Your task is to copy every line of this material exactly.

>> begin GIVEN DATA

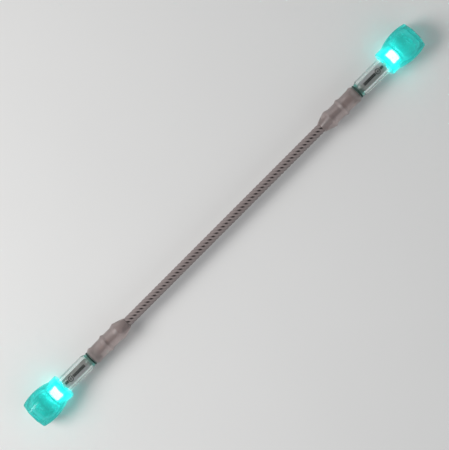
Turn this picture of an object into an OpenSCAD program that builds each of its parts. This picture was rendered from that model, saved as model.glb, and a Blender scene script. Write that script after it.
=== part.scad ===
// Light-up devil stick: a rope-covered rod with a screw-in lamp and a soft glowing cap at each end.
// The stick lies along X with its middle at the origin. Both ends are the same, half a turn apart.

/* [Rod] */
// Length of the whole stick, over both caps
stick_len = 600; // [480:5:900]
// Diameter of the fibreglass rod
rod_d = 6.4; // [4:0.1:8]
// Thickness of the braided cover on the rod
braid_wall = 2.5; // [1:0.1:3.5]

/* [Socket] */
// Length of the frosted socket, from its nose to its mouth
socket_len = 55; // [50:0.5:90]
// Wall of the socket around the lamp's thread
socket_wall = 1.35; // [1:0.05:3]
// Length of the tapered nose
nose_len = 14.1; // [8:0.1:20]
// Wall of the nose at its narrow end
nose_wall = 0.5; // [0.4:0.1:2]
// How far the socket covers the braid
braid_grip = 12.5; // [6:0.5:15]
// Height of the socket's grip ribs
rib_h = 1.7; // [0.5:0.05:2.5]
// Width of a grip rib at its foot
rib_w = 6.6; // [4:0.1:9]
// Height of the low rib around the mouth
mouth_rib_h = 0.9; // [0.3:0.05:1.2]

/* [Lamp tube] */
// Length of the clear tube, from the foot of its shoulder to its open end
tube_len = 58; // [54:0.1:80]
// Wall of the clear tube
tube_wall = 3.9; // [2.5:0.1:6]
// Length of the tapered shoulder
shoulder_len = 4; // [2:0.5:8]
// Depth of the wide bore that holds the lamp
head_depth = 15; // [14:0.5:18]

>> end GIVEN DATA

ANSWER TO THE PROBLEM »
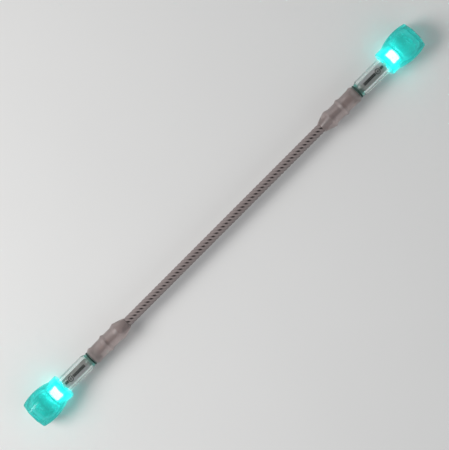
Turn this picture of an object into an OpenSCAD program that builds each of its parts. This picture was rendered from that model, saved as model.glb, and a Blender scene script. Write that script after it.
=== part.scad ===
// Light-up devil stick: a rope-covered rod with a screw-in lamp and a soft glowing cap at each end.
// The stick lies along X with its middle at the origin. Both ends are the same, half a turn apart.

/* [Rod] */
// Length of the whole stick, over both caps
stick_len = 600; // [480:5:900]
// Diameter of the fibreglass rod
rod_d = 6.4; // [4:0.1:8]
// Thickness of the braided cover on the rod
braid_wall = 2.5; // [1:0.1:3.5]

/* [Socket] */
// Length of the frosted socket, from its nose to its mouth
socket_len = 55; // [50:0.5:90]
// Wall of the socket around the lamp's thread
socket_wall = 1.35; // [1:0.05:3]
// Length of the tapered nose
nose_len = 14.1; // [8:0.1:20]
// Wall of the nose at its narrow end
nose_wall = 0.5; // [0.4:0.1:2]
// How far the socket covers the braid
braid_grip = 12.5; // [6:0.5:15]
// Height of the socket's grip ribs
rib_h = 1.7; // [0.5:0.05:2.5]
// Width of a grip rib at its foot
rib_w = 6.6; // [4:0.1:9]
// Height of the low rib around the mouth
mouth_rib_h = 0.9; // [0.3:0.05:1.2]

/* [Lamp tube] */
// Length of the clear tube, from the foot of its shoulder to its open end
tube_len = 58; // [54:0.1:80]
// Wall of the clear tube
tube_wall = 3.9; // [2.5:0.1:6]
// Length of the tapered shoulder
shoulder_len = 4; // [2:0.5:8]
// Depth of the wide bore that holds the lamp
head_depth = 15; // [14:0.5:18]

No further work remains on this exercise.